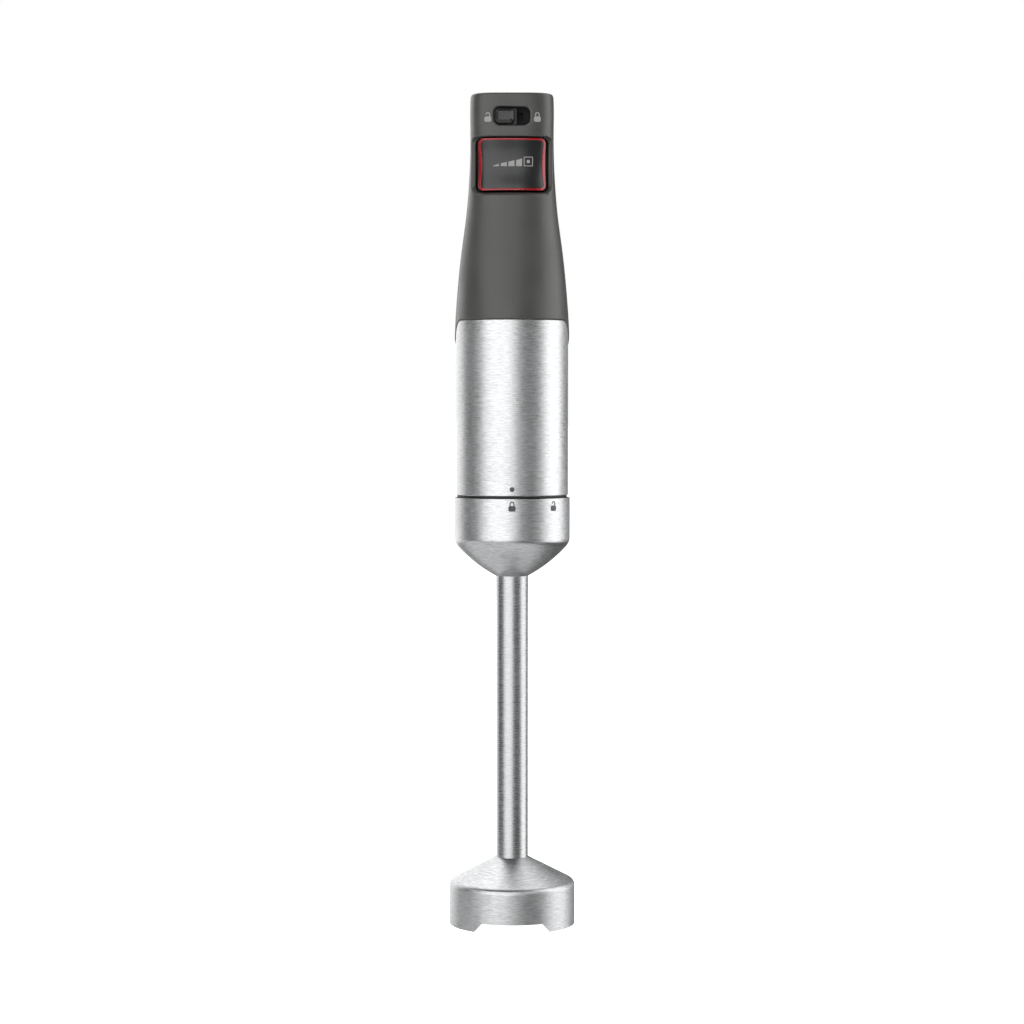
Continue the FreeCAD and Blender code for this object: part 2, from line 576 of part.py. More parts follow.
MOUNT_T = 3.0
mount_top = MOTOR_Z0
mount = ring(SLEEVE_R - SHEET, 8.6, mount_top - MOUNT_T, mount_top)
mount = mount.fuse(ring(SLEEVE_R - SHEET, SLEEVE_R - SHEET - 3, FLANGE_Z1, mount_top))
mount_post = rod(3.0, Vector(0, SOCKET_SCREW_R, FLANGE_Z1), Vector(0, SOCKET_SCREW_R, mount_top - 1))
for post in around(mount_post, [0, 120, 240]):
    mount = mount.fuse(post)
MOTOR_SCREW_X = 12.5
motor_screws = []
for s in (-1, 1):
    seat = Vector(s * MOTOR_SCREW_X, 0, mount_top - MOUNT_T)
    motor_screws.append(screw(2.75, 2.0, 1.5, MOUNT_T + 2.0, seat, Z))
    mount = mount.cut(rod(1.7, seat.sub(Z * 6), seat.add(Z * MOUNT_T)))
mount = mount.cut(Part.makeCompound(socket_screw_at))
save("motor_mount", mount.removeSplitter())
save("motor_screws", *motor_screws)
screw_seat = Vector(0, SOCKET_SCREW_R, FLANGE_Z0 - 1.2)
socket_screw = screw(2.4, 1.7, 1.25, MOTOR_Z0 - FLANGE_Z0 + 0.2, screw_seat, Z)
save("socket_screws", *around(socket_screw, [0, 120, 240]))

BEARING_R = 6.0
CAN_WALL = 1.2
can = turned([(BEARING_R, MOTOR_Z0 - 3.5), (8.5, MOTOR_Z0 - 3.5), (8.5, MOTOR_Z0), (CAN_R, MOTOR_Z0),
              (CAN_R, CAN_END), (CAN_R - CAN_WALL, CAN_END), (CAN_R - CAN_WALL, MOTOR_Z0 + 2),
              (BEARING_R, MOTOR_Z0 + 2)], [0, 0, 0, 1.5, 0, 0, 0, 0])
for s in (-1, 1):
    x = s * MOTOR_SCREW_X
    can = can.cut(rod(1.5, Vector(x, 0, MOTOR_Z0 - 1), Vector(x, 0, MOTOR_Z0 + 4)))
save("motor_can", can)
end_bell = turned([(BEARING_R, CAN_END + 1.0), (CAN_R - 4, CAN_END + 1.0), (CAN_R - 4, CAN_END),
                   (CAN_R, CAN_END), (CAN_R, MOTOR_END - 1.5), (10, MOTOR_END), (3.5, MOTOR_END),
                   (3.5, MOTOR_END - 1.0), (BEARING_R, MOTOR_END - 1.0)])
for s in (-1, 1):
    end_bell = end_bell.fuse(box(-2.4, 2.4, s * 12 - 0.4, s * 12 + 0.4, MOTOR_END - 2, MOTOR_END + 3.5))
save("motor_end_bell", end_bell)
save("motor_bearings", ring(BEARING_R, SHAFT_R + RUN, MOTOR_Z0 - 3.5, MOTOR_Z0 + 2),
     ring(BEARING_R, SHAFT_R + RUN, MOTOR_END - 5.0, MOTOR_END - 1.0))
span = CAN_END - MOTOR_Z0
core_z0, core_z1 = MOTOR_Z0 + span * 0.22, MOTOR_Z0 + span * 0.72
MAGNET_IN = CAN_R - CAN_WALL - 2.2
magnets = []
for angle in (0, 180):
    piece = ring(CAN_R - CAN_WALL, MAGNET_IN, core_z0 - 3, core_z1 + 3)
    magnets.append(piece.common(wedge(CAN_R, 68, core_z0 - 4, core_z1 + 4, angle)))
save("motor_magnets", *magnets)
CORE_R = MAGNET_IN - 0.6
core = ring(CORE_R, SHAFT_R, core_z0, core_z1)
POLES = range(0, 360, 72)
pole_x = CORE_R * 0.68
for hole in around(rod(3.6, Vector(pole_x, 0, core_z0 - 1), Vector(pole_x, 0, core_z1 + 1)), POLES):
    core = core.cut(hole)
for slit in around(box(pole_x, CORE_R + 1, -0.8, 0.8, core_z0 - 1, core_z1 + 1), POLES):
    core = core.cut(slit)
save("rotor_core", core)
coil_end = turned([(SHAFT_R + 1.5, core_z0 - 5), (CORE_R - 2, core_z0 - 5), (CORE_R - 2, core_z0),
                   (SHAFT_R + 1.5, core_z0)], [1, 2, 0, 0])
coil_back = turned([(SHAFT_R + 1.5, core_z1), (CORE_R - 2, core_z1), (CORE_R - 2, core_z1 + 4.5),
                    (SHAFT_R + 1.5, core_z1 + 4.5)], [0, 0, 2, 1])
save("rotor_windings", coil_end, coil_back)
comm_z0 = core_z1 + 5.0
commutator = ring(6.5, SHAFT_R, comm_z0, CAN_END - 1.2)
for slit in around(box(6.0, 7, -0.25, 0.25, comm_z0 - 1, CAN_END), POLES):
    commutator = commutator.cut(slit)
save("commutator", commutator)
brush_z = (comm_z0 + CAN_END - 1.2) / 2
brush = box(6.5 + GAP, CAN_R - CAN_WALL - 0.5, -1.6, 1.6, brush_z - 2.2, brush_z + 2.2)
save("motor_brushes", *around(brush, [0, 180]))

DOG_Z0 = SEAM_Z - 10.5
DOG_TOP = SEAM_Z + 3.0
SOCKET_FLOOR = DOG_Z0 + 7.5
save("motor_shaft", disc(SHAFT_R, SOCKET_FLOOR + 0.5, MOTOR_END - 0.6))
dog = turned([(0, DOG_Z0), (7.0, DOG_Z0), (7.0, DOG_TOP - 3), (5.0, DOG_TOP), (0, DOG_TOP)],
             [0, 0.8, 0.8, 0.8, 0])
dog = dog.cut(hexagon(DOG_AF + 2 * GAP, DOG_Z0 - 1, SOCKET_FLOOR))
dog = dog.cut(disc(SHAFT_R, DOG_Z0, DOG_TOP + 1))
save("drive_dog", dog)

# ---- wand ----------------------------------------------------------------------------------
COLLAR_TOP = GASKET_Z0 - GAP
CONE_MID = Vector(TUBE_R + 10.2, 0, COLLAR_Z + 7.9)
side_r = SLEEVE_R - 0.1
cone_low = Vector(TUBE_R - 0.4, 0, COLLAR_Z + 0.9)
cone_high = Vector(side_r - 1.2, 0, COLLAR_Z + 16.0)
shoulder = Vector(side_r, 0, COLLAR_Z + 19.6)
outside = Part.Wire([Part.Arc(cone_low, CONE_MID, cone_high).toShape(),
                     Part.Arc(cone_high, Vector(side_r - 0.32, 0, COLLAR_Z + 17.6), shoulder).toShape(),
                     Part.makeLine(shoulder, Vector(side_r, 0, COLLAR_TOP))])
collar = pressed(outside, SHEET)
collar = collar.cut(disc(TUBE_R, 0, COLLAR_TOP))
save("wand_collar", collar)

SEAT_Z0 = COLLAR_Z + 20.0
SEAT_Z1 = COLLAR_Z + 24.0
insert_r = side_r - SHEET
insert = turned([(TUBE_R, COLLAR_Z + 6), (TUBE_R + 3.0, COLLAR_Z + 6), (TUBE_R + 7.0, SEAT_Z0),
                 (insert_r, SEAT_Z0), (insert_r, SEAT_Z1), (TUBE_R, SEAT_Z1)], [0, 0, 2.5, 0.8, 0, 0])
save("collar_insert", insert)
lug_ring = ring(insert_r, SOCKET_R + 0.4, SEAT_Z1, COLLAR_TOP - 0.6)
for angle in lug_angles:
    lug = wedge(SOCKET_R + 1.5, LUG_HALF, LUG_Z0, LUG_Z0 + LUG_H, angle)
    lug_ring = lug_ring.fuse(lug.cut(disc(SLOT_R + 0.5, LUG_Z0 - 1, LUG_Z0 + LUG_H + 1)))
save("bayonet_lug_ring", lug_ring.removeSplitter())

TUBE_Z0 = GUARD_H - 8.0
TUBE_Z1 = SEAT_Z1 - 1.0
BORE_R = TUBE_R - SHEET
save("wand_tube", ring(TUBE_R, BORE_R, TUBE_Z0, TUBE_Z1))
save("upper_bushing", ring(BORE_R, SHAFT_R + RUN, TUBE_Z1 - 12, TUBE_Z1))

SHOULDER_Z = GUARD_H - 13.6
neck_z = GUARD_H - 0.9
guard_line = [Vector(TUBE_R - 0.8, 0, neck_z), Vector(GUARD_R, 0, SHOULDER_Z), Vector(GUARD_R, 0, 0)]
guard = pressed(path(guard_line, [0, 3.2, 0]), SHEET * 1.2)
guard = guard.cut(disc(TUBE_R, 0, GUARD_H + 5))
NOTCH_H = 4.5
notch = Part.Face(path([Vector(-GUARD_R * 0.7, -50, -4), Vector(GUARD_R * 0.7, -50, -4),
                        Vector(GUARD_R * 0.475, -50, NOTCH_H), Vector(-GUARD_R * 0.475, -50, NOTCH_H)],
                       [0, 0, 1.6, 1.6], closed=True)).extrude(Y * 100)
guard = guard.cut(notch)
save("blade_guard", guard)

SEAL_Z0 = GUARD_H - 18.4
HOUSING_Z0 = SEAL_Z0 - 0.6
BUSH_Z0 = SEAL_Z0 + 3.4
housing = turned([(6.0, HOUSING_Z0), (9.4, HOUSING_Z0), (9.4, TUBE_Z0), (BORE_R, TUBE_Z0),
                  (BORE_R, TUBE_Z0 + 14), (5.0, TUBE_Z0 + 14), (5.0, BUSH_Z0), (6.0, BUSH_Z0)],
                 [0, 1.2, 0.6, 0, 0, 0, 0, 0])
save("bearing_housing", housing)
save("lower_bushing", ring(5.0, SHAFT_R + RUN, BUSH_Z0, TUBE_Z0 + 13))
seal = turned([(SHAFT_R + 0.05, SEAL_Z0 + 0.9), (4.6, SEAL_Z0), (6.0, SEAL_Z0), (6.0, BUSH_Z0),
               (4.4, BUSH_Z0), (SHAFT_R + 0.05, SEAL_Z0 + 2.0)])
save("shaft_seal", seal)

# ---- blade and its drive -------------------------------------------------------------------
BLADE_Z0 = GUARD_H - 24.0
BLADE_T = 1.4
BLADE_R = GUARD_R - 9.0
TIP_R = SHAFT_R - 0.5
DOG_BASE_Z = SEAT_Z1 + 1.0
shaft = disc(SHAFT_R, BLADE_Z0 + BLADE_T, DOG_BASE_Z + 3.4)
shaft = shaft.fuse(disc(TIP_R, BLADE_Z0 - 3.0, BLADE_Z0 + BLADE_T))
save("blade_shaft", shaft)
driven = turned([(0, DOG_BASE_Z), (6.4, DOG_BASE_Z), (6.4, DOG_BASE_Z + 3), (4.8, DOG_BASE_Z + 4),
                 (0, DOG_BASE_Z + 4)])
driven = driven.fuse(hexagon(DOG_AF, DOG_BASE_Z + 3.5, SOCKET_FLOOR - 1.0))
driven = driven.cut(disc(SHAFT_R, DOG_BASE_Z - 1, DOG_BASE_Z + 3.4))
save("driven_dog", driven)
save("blade_spacer", ring(4.4, SHAFT_R, BLADE_Z0 + BLADE_T, HOUSING_Z0 - 0.5))

WING_HALF = 3.6
BEND_R = 9.5


def wing(rise):
    """One wing along +X: flat near the hub, then bent by a rise over its length, with a keen edge."""
    z0 = BLADE_Z0
    under = [Vector(0, -WING_HALF, z0), Vector(BEND_R, -WING_HALF, z0),
             Vector(BLADE_R, -WING_HALF, z0 + rise)]
    outer = under + [point.add(Z * BLADE_T) for point in reversed(under)]
    solid = Part.Face(path(outer, [0] * 6, closed=True)).extrude(Y * 2 * WING_HALF)
    plan = [Vector(-1, -WING_HALF, 0), Vector(BLADE_R - 7, -WING_HALF, 0),
            Vector(BLADE_R - 0.5, 0.6, 0), Vector(BLADE_R - 1.5, WING_HALF - 0.6, 0),
            Vector(BEND_R, WING_HALF, 0), Vector(-1, WING_HALF, 0)]
    solid = solid.common(Part.Face(path(plan, [0, 3, 1.2, 1.0, 2, 0], closed=True)).extrude(Z * 60))
    slope = math.degrees(math.atan2(rise, BLADE_R - BEND_R))
    grind = box(-2, 40, -4, 0, -6, 0)
    grind.rotate(Vector(), X, 24)
    grind.translate(Vector(0, -WING_HALF + 0.15, 0.25))
    grind = grind.common(box(1, 40, -20, 20, -20, 20))
    grind.rotate(Vector(), Y, -slope)
    grind.translate(Vector(BEND_R, 0, z0))
    return solid.cut(grind)


blade = ring(5.2, TIP_R, BLADE_Z0, BLADE_Z0 + BLADE_T)
for angle, rise in ((0, -2.6), (90, 4.2), (180, -2.6), (270, 4.2)):
    piece = wing(rise)
    piece.rotate(Vector(), Z, angle + 25)
    blade = blade.fuse(piece)
blade = blade.cut(disc(TIP_R, BLADE_Z0 - 5, BLADE_Z0 + 5))
save("blade", blade.removeSplitter())
nut = hexagon(7.0, BLADE_Z0 - 3.6, BLADE_Z0)
nut = nut.common(turned([(0, BLADE_Z0 - 3.6), (3.2, BLADE_Z0 - 3.6), (4.2, BLADE_Z0 - 2.4),
                         (4.2, BLADE_Z0), (0, BLADE_Z0)]))
nut = nut.cut(disc(TIP_R, BLADE_Z0 - 3.0, BLADE_Z0 + 1))
save("blade_nut", nut)
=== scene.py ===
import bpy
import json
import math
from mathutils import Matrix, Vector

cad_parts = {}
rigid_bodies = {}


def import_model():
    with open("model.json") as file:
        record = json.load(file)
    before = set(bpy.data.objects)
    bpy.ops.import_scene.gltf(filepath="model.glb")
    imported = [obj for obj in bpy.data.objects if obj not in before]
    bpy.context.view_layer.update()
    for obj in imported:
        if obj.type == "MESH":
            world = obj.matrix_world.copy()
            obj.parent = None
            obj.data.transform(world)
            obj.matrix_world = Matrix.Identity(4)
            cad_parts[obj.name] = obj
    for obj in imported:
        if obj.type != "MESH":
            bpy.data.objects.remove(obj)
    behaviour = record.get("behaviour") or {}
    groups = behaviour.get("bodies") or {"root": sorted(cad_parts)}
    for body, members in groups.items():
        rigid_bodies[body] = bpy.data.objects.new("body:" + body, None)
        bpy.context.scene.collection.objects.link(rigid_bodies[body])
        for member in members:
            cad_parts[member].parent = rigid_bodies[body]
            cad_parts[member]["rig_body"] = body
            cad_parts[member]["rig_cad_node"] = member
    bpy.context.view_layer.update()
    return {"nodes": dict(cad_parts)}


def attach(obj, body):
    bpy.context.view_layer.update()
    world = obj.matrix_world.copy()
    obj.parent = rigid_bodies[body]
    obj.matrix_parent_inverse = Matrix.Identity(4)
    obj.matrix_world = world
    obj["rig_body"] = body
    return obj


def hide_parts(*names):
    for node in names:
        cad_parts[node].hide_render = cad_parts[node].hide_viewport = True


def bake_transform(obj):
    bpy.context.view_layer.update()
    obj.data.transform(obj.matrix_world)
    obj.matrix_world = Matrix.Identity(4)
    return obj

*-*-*

Job —
Within the listing above, extract exactly the lines from the line with "blade = ring(5.2, TIP_R, BLADE_Z0, BLADE_Z0" to the line with "for body, members", the two named lines included, and no others.

Output for this task —
blade = ring(5.2, TIP_R, BLADE_Z0, BLADE_Z0 + BLADE_T)
for angle, rise in ((0, -2.6), (90, 4.2), (180, -2.6), (270, 4.2)):
    piece = wing(rise)
    piece.rotate(Vector(), Z, angle + 25)
    blade = blade.fuse(piece)
blade = blade.cut(disc(TIP_R, BLADE_Z0 - 5, BLADE_Z0 + 5))
save("blade", blade.removeSplitter())
nut = hexagon(7.0, BLADE_Z0 - 3.6, BLADE_Z0)
nut = nut.common(turned([(0, BLADE_Z0 - 3.6), (3.2, BLADE_Z0 - 3.6), (4.2, BLADE_Z0 - 2.4),
                         (4.2, BLADE_Z0), (0, BLADE_Z0)]))
nut = nut.cut(disc(TIP_R, BLADE_Z0 - 3.0, BLADE_Z0 + 1))
save("blade_nut", nut)
=== scene.py ===
import bpy
import json
import math
from mathutils import Matrix, Vector

cad_parts = {}
rigid_bodies = {}


def import_model():
    with open("model.json") as file:
        record = json.load(file)
    before = set(bpy.data.objects)
    bpy.ops.import_scene.gltf(filepath="model.glb")
    imported = [obj for obj in bpy.data.objects if obj not in before]
    bpy.context.view_layer.update()
    for obj in imported:
        if obj.type == "MESH":
            world = obj.matrix_world.copy()
            obj.parent = None
            obj.data.transform(world)
            obj.matrix_world = Matrix.Identity(4)
            cad_parts[obj.name] = obj
    for obj in imported:
        if obj.type != "MESH":
            bpy.data.objects.remove(obj)
    behaviour = record.get("behaviour") or {}
    groups = behaviour.get("bodies") or {"root": sorted(cad_parts)}
    for body, members in groups.items():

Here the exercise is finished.